Revisiting the Social Change Ecosystem
A helpful way to make sense of our role (and each other's role) in social change work
I promise I am busy writing up notes from the three conferences I got to go to this summer—prepare for content on how to talk politics with not political co-workers, what “transformative organizing” models can offer us for our nervous systems in these hard times, and how “culture work” can play a role in our work for justice.
I’ll also be using the last Friday of each month to provide special content for paid subscribers, mostly what I’ve been learning in school (I’ve been doing some really interesting mapping of Heritage Foundation board members and their connections to other nonprofit boards, and I’ve learned fascinating stuff about “collective intelligence” and what structures can foster real democracy…and how well it actually works, according to some fascinating research).
For today, though, I want to re-share a newsletter that you may remember or may have missed when I ran it back in January 2022. The reason I wanted to share this is the following:
I heard an organizer who’s been working with low-income tenants in Los Angeles (some of whom were disappeared during the ICE raids there, leaving behind families and work and community) talk about how to resist the injustices happening in our communities. At the end of his talk, he said something along the lines of “listen; I know how frustrating organizations are. But right now, if you want to take on injustice, you’ve got to connect with a group.” He wasn’t saying it had to be a nonprofit or a political party. But being alone with our thoughts, or letting most of our energy go into being angry about the news, it can be soul damaging and disempowering, and it also doesn’t help the people who are suffering.
That said, what we contribute can look like so many things. Marching in the streets is great, but it’s not an option for everyone, and it’s only one of many, many roles we can take on in making the world a better place. And the organizations we work with are better when they think about how to honor and incorporate all of these roles—it means more room for elders, for parents working outside the home and people whose job is parenting, for people with disabilities, for youth…because all of us have gifts that the movement needs.
So today I want to revisit Deepa Iyer’s amazing social change ecosystem, and I thought you might enjoy encountering it again or for the first time.
And if you’ve been working with a group that you think is a good one for other folks to plug in with, I’d love it if you shared in the comments, and what is great about them. For me, as I’ve mentioned before, now that the dust of my exams has settled, I want to spend more time with Working Families Party to establish a multicultural democracy and elect folks who are focused on the wellbeing of working people. I also serve on the board of Asian Americans for Civil Rights and Equality, an umbrella organization whose member organizations are working with AAPI prisoners, refugees, activists, trans people, and more to provide both services and resistance to unjust laws affecting them and those around them.
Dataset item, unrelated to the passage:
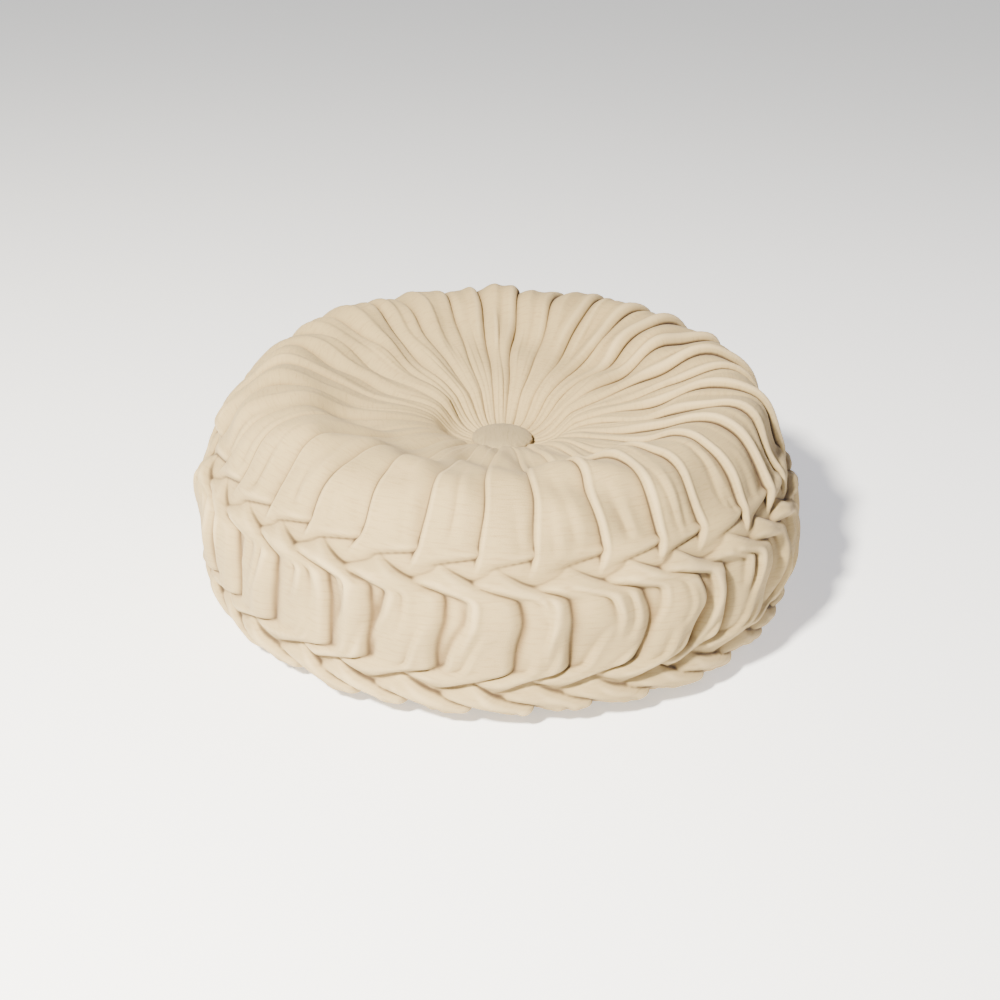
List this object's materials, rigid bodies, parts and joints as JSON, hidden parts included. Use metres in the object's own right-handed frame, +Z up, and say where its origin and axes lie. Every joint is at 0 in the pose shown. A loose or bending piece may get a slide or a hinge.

Without further ado, Deepa’s Ecosystem!
OK, I am super proud of today’s newsletter content. It’s the Social Change Ecosystem, created by Deepa Iyer, a longtime justice organizer and strategist, as well as the author of “We Too Sing America.”
If you work at a social change agency and haven’t done this activity with your staff, I feel genuine excitement that you’re going to get to! One of our staff members at the Oakland Peace Center led us through it, and it took all my energy not to shout out “I KNOW THE PERSON WHO CREATED THIS!!!” We loved doing it and it helped us understand each other and the landscape of our organization better.
If you DON’T work at a social change agency, I think you’ll love exploring it to get deeper clarity about your own role within your workplace…and maybe you could reflect on what it would feel like to do this activity at a staff meeting, as a way to let people reflect on their roles as changemakers.
And if you’re on a DEI (Diversity/Equity/Inclusion) or anti-oppression team, your team would deepen connections in beautiful ways using it!
This newsletter is about joy in racial justice, and I think Deepa’s tool is an amazing one.
And since this is my newsletter and I don’t have to behave, I’m just going to shout out: I KNOW THE PERSON WHO CREATED THIS! And what I love is that I learned about it because so many people I know were using this tool and asking if I had heard about it.
I checked in with Deepa, because I know a lot of folks have been misusing it or reappropriating it without offering the context that makes it so rich. She said I could absolutely share it, and that I could also share with you the workbook she created to go with it, so you can do a deeper dive with your team or on your own.
(If you’re into podcasts, there’s also a great episode of Inclusive Life where Deepa explains the Social Change Ecosystem.)
Lastly, Deepa is now doing amazing work with the Building Movement Project, building power in the nonprofit sector to equip organizations for social change.
Mark out some time in your calendar, reflect on your own role, and take a little time to think of the people in your own social change ecosystem who fill out the other parts. Offer up a little gratitude today; we deserve the healing that pausing and being grateful can offer us.
And if you’ve been able to poke around the workbook as well as the graphic, drop me a line and share what you learned about you, your organization, and your community! And feel free to hazard a guess about where you think I fall within the ecosystem.
Grateful we’re in this work together.